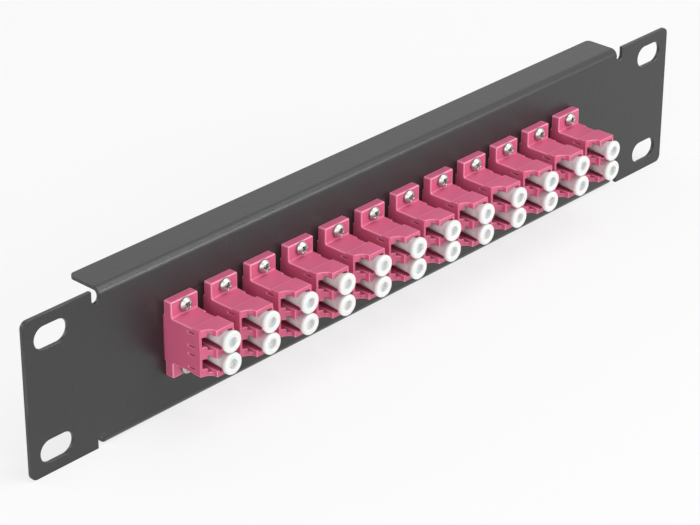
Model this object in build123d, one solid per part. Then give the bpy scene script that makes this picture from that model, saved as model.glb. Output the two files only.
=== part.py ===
from build123d import *
from build123d.topology import SkipClean
import os

# Fibre patch panel for a ten inch rack: a folded steel sheet that carries a row of duplex adapters.
# Millimetres. Origin at the centre of the mounting slots, on the rear face of the ears.
# +X runs along the panel, -Y points out of its front and +Z is up.

# Folded steel sheet
panel_length = 254.0
panel_height = 44.4
sheet_thickness = 1.2
bend_inner_radius = 1.0
ear_width = 24.5
fold_reach = 10.0
fold_corner_radius = 1.5
ear_corner_radius = 2.0
notch_width = 2.5
notch_depth = 3.8
slot_inset = 8.7375
slot_spacing_z = 31.75
slot_length = 10.8
slot_width = 6.4

# Row of adapters
adapter_count = 12
adapter_pitch = 14.0
cutout_clearance = 0.35
cutout_corner_radius = 0.6

# Adapter housing: two identical mouldings that meet at a split plane in the middle of the flange
flange_width = 9.3
flange_height = 21.8
flange_thickness = 2.8
flange_corner_radius = 0.4
screw_spacing = 18.0
housing_reach = 13.0
body_height = 12.9
latch_side_x = -4.65
plain_side_x = 3.75
pad_rise = 0.5
pad_length = 3.2
mouth_length = 5.6
mouth_rise_x = 0.7
mouth_rise_z = 0.2
root_radius = 0.5
edge_radius = 0.3

# Ports: the latch side of each faces -X
port_pitch = 6.25
port_axis_x = 1.65
cavity_width = 4.8
cavity_to_plain_side = 2.35
cavity_to_latch_side = 2.45
tooth_gap = 3.5
tooth_depth = 0.8
shoulder_depth = 1.0
latch_width = 2.75
latch_depth = 1.4
port_floor_thickness = 1.2
thumb_cut_depth = 2.9
thumb_cut_width = 3.05
thumb_cut_hollow_width = 1.9
thumb_cut_hollow_rise = 0.6
thumb_cut_wall = 1.1
catch_slit_length = 2.45
catch_slit_height = 0.5
catch_slit_offset = 1.9
catch_slit_setback = 1.95

# Sleeve holder in each port, with the ceramic alignment sleeve inside it
holder_radius = 1.45
holder_reach = 6.2
holder_lip_thickness = 0.4
ferrule_hole_radius = 0.66
sleeve_radius = 0.8
sleeve_bore_radius = 0.625
sleeve_length = 11.4
sleeve_slit = 0.25
sleeve_clearance = 0.05

# Dust cap: a turned shape whose hollow stem grips the sleeve holder
cap_head_radius = 3.0
cap_head_thickness = 0.6
cap_flare_radius = 2.58
cap_flare_distance = 1.5
cap_rim_radius = 0.45
cap_face_ahead = 2.6
cap_neck_radius = 2.2
cap_neck_distance = 2.7
cap_waist_radius = 2.05
cap_waist_distance = 5.8
cap_stem_radius = 1.9
cap_stem_distance = 8.8
cap_length = 13.6
cap_grip_clearance = 0.05
cap_tip_gap = 1.0
cap_dimple_radius = 1.4
cap_dimple_depth = 1.2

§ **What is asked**
Write out, exactly and with nothing else, the lines of the listing above from its first line through the line with "edge_radius = 0.3".

§ **Right answer**
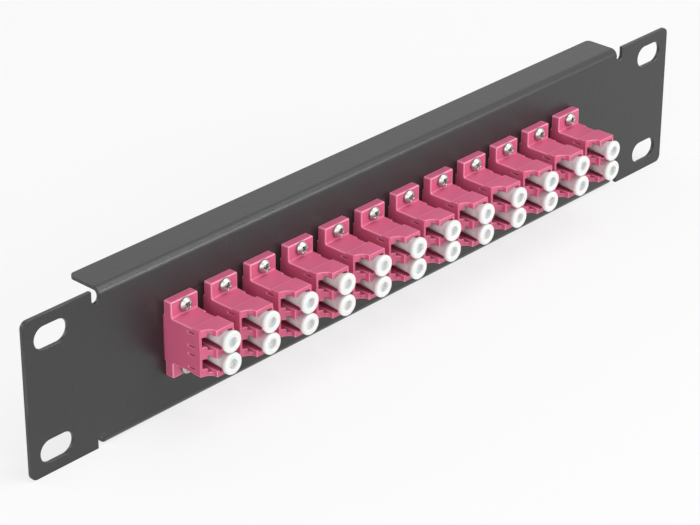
Model this object in build123d, one solid per part. Then give the bpy scene script that makes this picture from that model, saved as model.glb. Output the two files only.
=== part.py ===
from build123d import *
from build123d.topology import SkipClean
import os

# Fibre patch panel for a ten inch rack: a folded steel sheet that carries a row of duplex adapters.
# Millimetres. Origin at the centre of the mounting slots, on the rear face of the ears.
# +X runs along the panel, -Y points out of its front and +Z is up.

# Folded steel sheet
panel_length = 254.0
panel_height = 44.4
sheet_thickness = 1.2
bend_inner_radius = 1.0
ear_width = 24.5
fold_reach = 10.0
fold_corner_radius = 1.5
ear_corner_radius = 2.0
notch_width = 2.5
notch_depth = 3.8
slot_inset = 8.7375
slot_spacing_z = 31.75
slot_length = 10.8
slot_width = 6.4

# Row of adapters
adapter_count = 12
adapter_pitch = 14.0
cutout_clearance = 0.35
cutout_corner_radius = 0.6

# Adapter housing: two identical mouldings that meet at a split plane in the middle of the flange
flange_width = 9.3
flange_height = 21.8
flange_thickness = 2.8
flange_corner_radius = 0.4
screw_spacing = 18.0
housing_reach = 13.0
body_height = 12.9
latch_side_x = -4.65
plain_side_x = 3.75
pad_rise = 0.5
pad_length = 3.2
mouth_length = 5.6
mouth_rise_x = 0.7
mouth_rise_z = 0.2
root_radius = 0.5
edge_radius = 0.3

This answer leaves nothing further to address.